— start of Data excerpt —
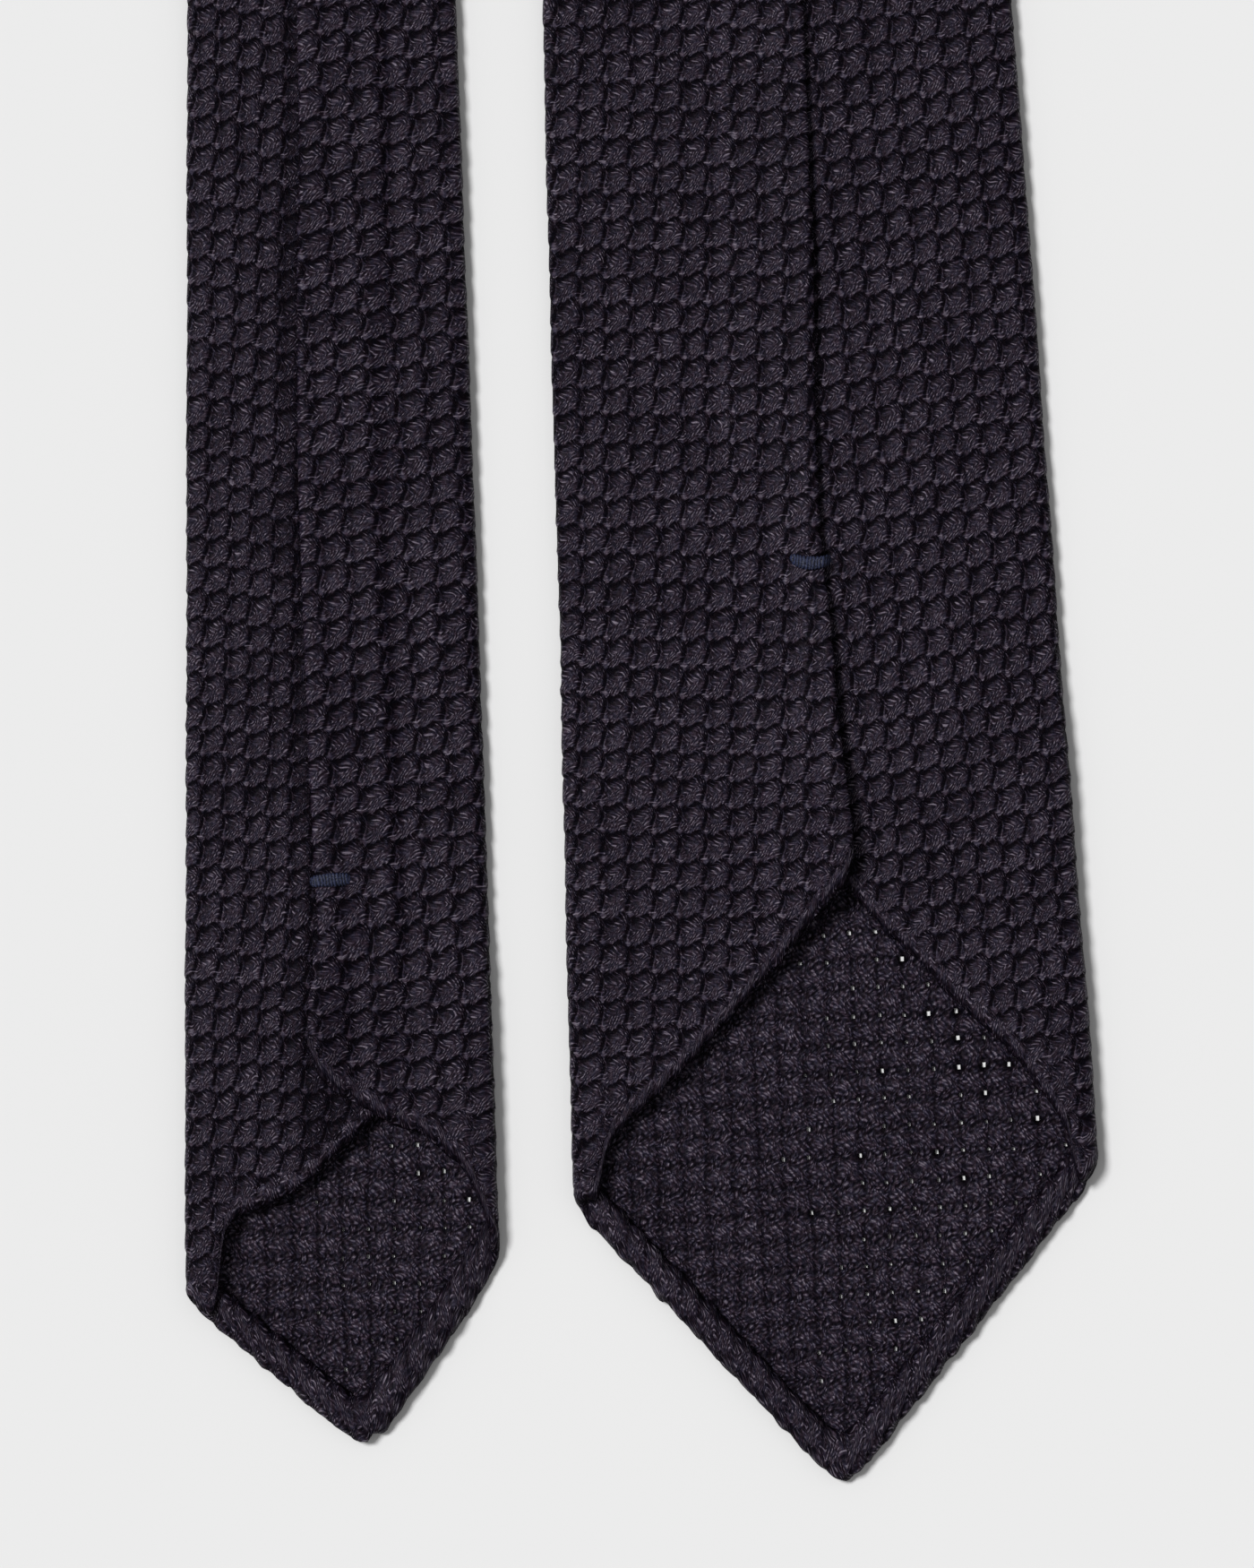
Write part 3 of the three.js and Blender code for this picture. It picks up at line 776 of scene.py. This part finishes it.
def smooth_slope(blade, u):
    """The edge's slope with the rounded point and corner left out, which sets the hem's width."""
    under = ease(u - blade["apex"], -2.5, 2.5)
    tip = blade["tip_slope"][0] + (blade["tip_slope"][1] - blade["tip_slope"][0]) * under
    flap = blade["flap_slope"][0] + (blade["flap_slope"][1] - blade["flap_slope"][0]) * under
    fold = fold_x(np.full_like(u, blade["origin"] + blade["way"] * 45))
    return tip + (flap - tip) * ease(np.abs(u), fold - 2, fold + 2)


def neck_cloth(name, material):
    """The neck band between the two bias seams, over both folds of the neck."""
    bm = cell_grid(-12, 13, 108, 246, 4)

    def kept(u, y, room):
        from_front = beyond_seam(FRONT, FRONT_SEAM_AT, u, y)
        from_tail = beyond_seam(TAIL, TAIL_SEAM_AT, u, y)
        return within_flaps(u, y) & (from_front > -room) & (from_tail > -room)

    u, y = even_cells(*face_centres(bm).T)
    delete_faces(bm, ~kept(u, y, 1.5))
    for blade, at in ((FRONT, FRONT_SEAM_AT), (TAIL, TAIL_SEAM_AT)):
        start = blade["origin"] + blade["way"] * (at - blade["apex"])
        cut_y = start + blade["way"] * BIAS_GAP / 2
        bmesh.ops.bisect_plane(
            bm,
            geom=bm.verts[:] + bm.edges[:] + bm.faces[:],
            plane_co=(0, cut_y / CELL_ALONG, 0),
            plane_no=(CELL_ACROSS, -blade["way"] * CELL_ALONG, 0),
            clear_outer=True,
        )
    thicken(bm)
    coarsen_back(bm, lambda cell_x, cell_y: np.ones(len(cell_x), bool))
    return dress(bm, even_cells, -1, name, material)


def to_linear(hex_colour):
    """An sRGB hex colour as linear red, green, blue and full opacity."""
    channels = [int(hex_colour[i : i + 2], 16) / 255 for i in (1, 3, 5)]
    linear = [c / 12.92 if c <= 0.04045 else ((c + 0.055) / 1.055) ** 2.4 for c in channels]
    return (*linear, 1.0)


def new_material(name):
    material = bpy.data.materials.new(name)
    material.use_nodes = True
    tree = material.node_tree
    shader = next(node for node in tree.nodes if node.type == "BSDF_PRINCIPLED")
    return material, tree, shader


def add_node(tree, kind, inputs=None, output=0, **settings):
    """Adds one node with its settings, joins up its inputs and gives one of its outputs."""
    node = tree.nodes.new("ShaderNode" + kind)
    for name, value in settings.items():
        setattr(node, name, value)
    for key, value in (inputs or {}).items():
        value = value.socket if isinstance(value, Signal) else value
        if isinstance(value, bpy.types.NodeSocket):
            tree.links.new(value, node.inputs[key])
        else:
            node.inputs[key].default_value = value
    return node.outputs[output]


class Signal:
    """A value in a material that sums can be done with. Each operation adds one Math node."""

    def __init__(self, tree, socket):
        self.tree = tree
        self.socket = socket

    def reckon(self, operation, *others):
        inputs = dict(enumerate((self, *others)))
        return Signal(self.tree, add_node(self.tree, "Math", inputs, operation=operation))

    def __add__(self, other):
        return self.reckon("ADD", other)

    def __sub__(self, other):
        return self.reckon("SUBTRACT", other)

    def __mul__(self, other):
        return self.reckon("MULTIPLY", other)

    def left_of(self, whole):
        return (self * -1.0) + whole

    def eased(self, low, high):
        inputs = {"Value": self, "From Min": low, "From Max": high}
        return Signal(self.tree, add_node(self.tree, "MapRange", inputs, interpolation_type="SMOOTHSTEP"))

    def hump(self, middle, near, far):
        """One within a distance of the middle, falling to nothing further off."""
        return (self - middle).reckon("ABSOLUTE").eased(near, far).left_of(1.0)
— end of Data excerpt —
#### Goal
Output the complete data exactly as written.

#### Problem solution
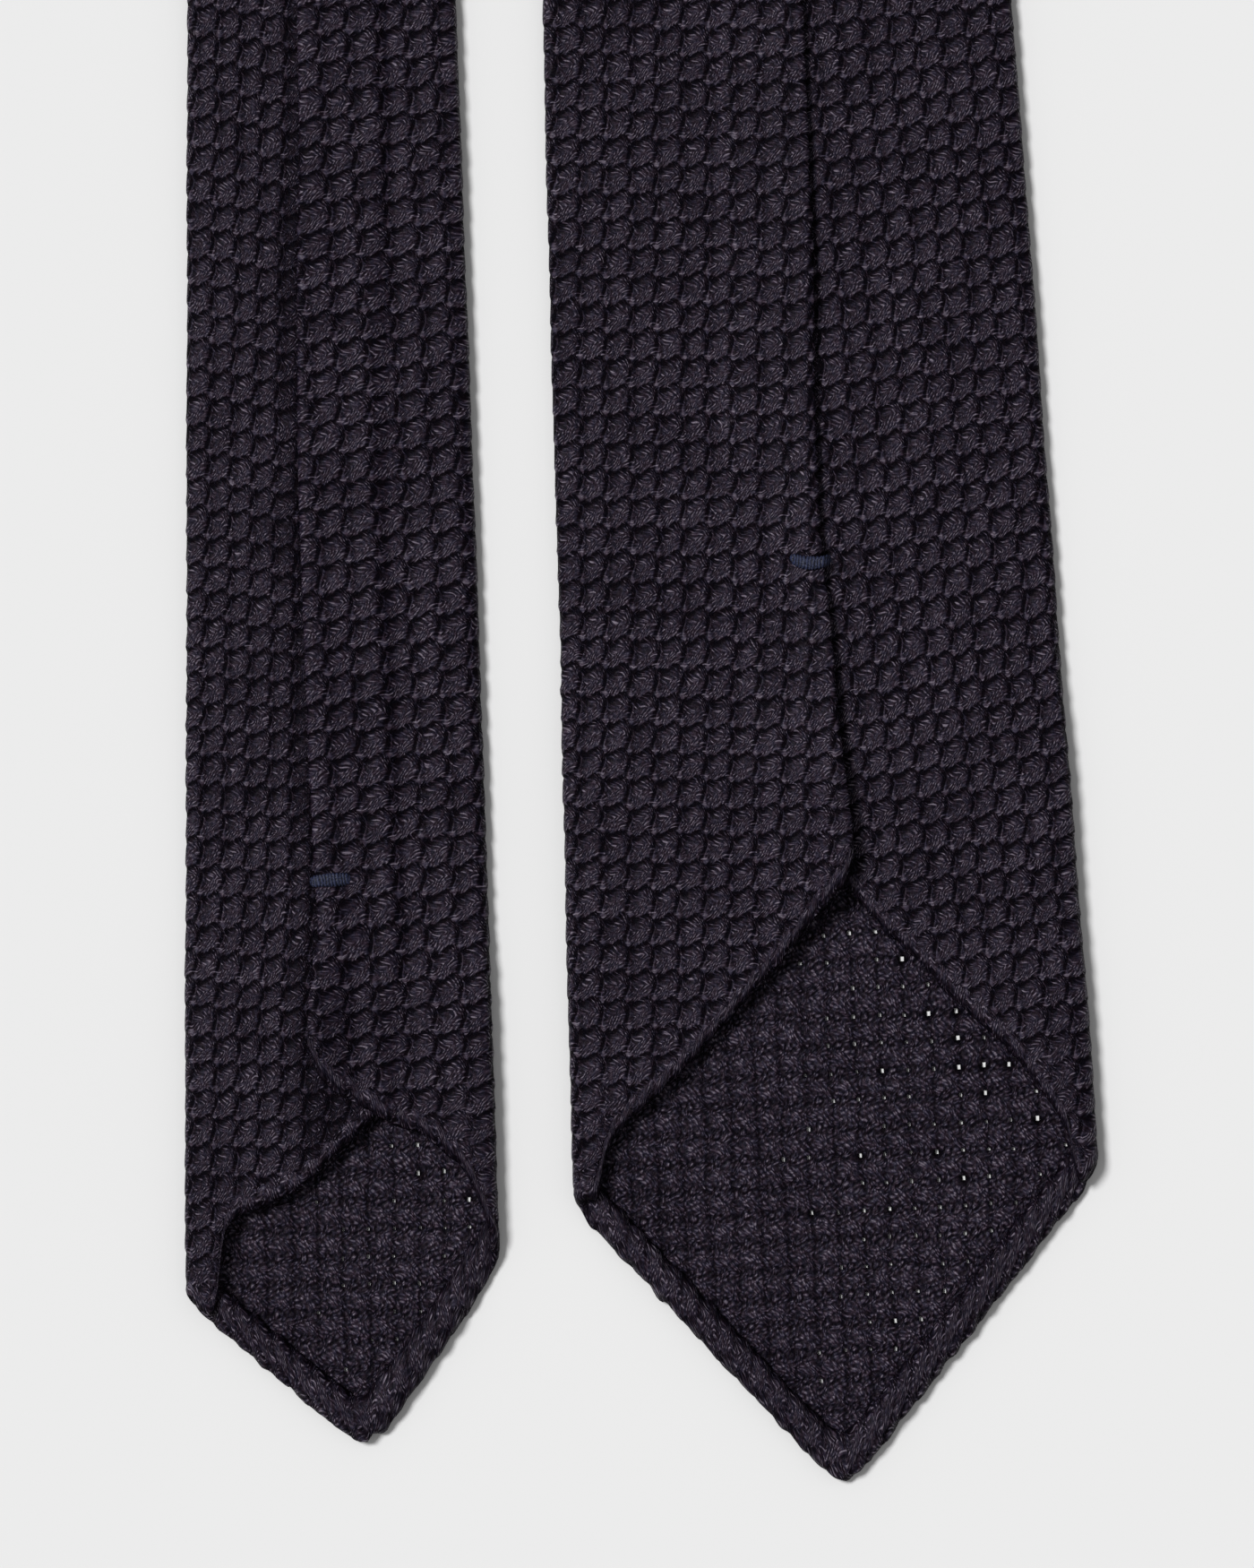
Write part 3 of the three.js and Blender code for this picture. It picks up at line 776 of scene.py. This part finishes it.
def smooth_slope(blade, u):
    """The edge's slope with the rounded point and corner left out, which sets the hem's width."""
    under = ease(u - blade["apex"], -2.5, 2.5)
    tip = blade["tip_slope"][0] + (blade["tip_slope"][1] - blade["tip_slope"][0]) * under
    flap = blade["flap_slope"][0] + (blade["flap_slope"][1] - blade["flap_slope"][0]) * under
    fold = fold_x(np.full_like(u, blade["origin"] + blade["way"] * 45))
    return tip + (flap - tip) * ease(np.abs(u), fold - 2, fold + 2)


def neck_cloth(name, material):
    """The neck band between the two bias seams, over both folds of the neck."""
    bm = cell_grid(-12, 13, 108, 246, 4)

    def kept(u, y, room):
        from_front = beyond_seam(FRONT, FRONT_SEAM_AT, u, y)
        from_tail = beyond_seam(TAIL, TAIL_SEAM_AT, u, y)
        return within_flaps(u, y) & (from_front > -room) & (from_tail > -room)

    u, y = even_cells(*face_centres(bm).T)
    delete_faces(bm, ~kept(u, y, 1.5))
    for blade, at in ((FRONT, FRONT_SEAM_AT), (TAIL, TAIL_SEAM_AT)):
        start = blade["origin"] + blade["way"] * (at - blade["apex"])
        cut_y = start + blade["way"] * BIAS_GAP / 2
        bmesh.ops.bisect_plane(
            bm,
            geom=bm.verts[:] + bm.edges[:] + bm.faces[:],
            plane_co=(0, cut_y / CELL_ALONG, 0),
            plane_no=(CELL_ACROSS, -blade["way"] * CELL_ALONG, 0),
            clear_outer=True,
        )
    thicken(bm)
    coarsen_back(bm, lambda cell_x, cell_y: np.ones(len(cell_x), bool))
    return dress(bm, even_cells, -1, name, material)


def to_linear(hex_colour):
    """An sRGB hex colour as linear red, green, blue and full opacity."""
    channels = [int(hex_colour[i : i + 2], 16) / 255 for i in (1, 3, 5)]
    linear = [c / 12.92 if c <= 0.04045 else ((c + 0.055) / 1.055) ** 2.4 for c in channels]
    return (*linear, 1.0)


def new_material(name):
    material = bpy.data.materials.new(name)
    material.use_nodes = True
    tree = material.node_tree
    shader = next(node for node in tree.nodes if node.type == "BSDF_PRINCIPLED")
    return material, tree, shader


def add_node(tree, kind, inputs=None, output=0, **settings):
    """Adds one node with its settings, joins up its inputs and gives one of its outputs."""
    node = tree.nodes.new("ShaderNode" + kind)
    for name, value in settings.items():
        setattr(node, name, value)
    for key, value in (inputs or {}).items():
        value = value.socket if isinstance(value, Signal) else value
        if isinstance(value, bpy.types.NodeSocket):
            tree.links.new(value, node.inputs[key])
        else:
            node.inputs[key].default_value = value
    return node.outputs[output]


class Signal:
    """A value in a material that sums can be done with. Each operation adds one Math node."""

    def __init__(self, tree, socket):
        self.tree = tree
        self.socket = socket

    def reckon(self, operation, *others):
        inputs = dict(enumerate((self, *others)))
        return Signal(self.tree, add_node(self.tree, "Math", inputs, operation=operation))

    def __add__(self, other):
        return self.reckon("ADD", other)

    def __sub__(self, other):
        return self.reckon("SUBTRACT", other)

    def __mul__(self, other):
        return self.reckon("MULTIPLY", other)

    def left_of(self, whole):
        return (self * -1.0) + whole

    def eased(self, low, high):
        inputs = {"Value": self, "From Min": low, "From Max": high}
        return Signal(self.tree, add_node(self.tree, "MapRange", inputs, interpolation_type="SMOOTHSTEP"))

    def hump(self, middle, near, far):
        """One within a distance of the middle, falling to nothing further off."""
        return (self - middle).reckon("ABSOLUTE").eased(near, far).left_of(1.0)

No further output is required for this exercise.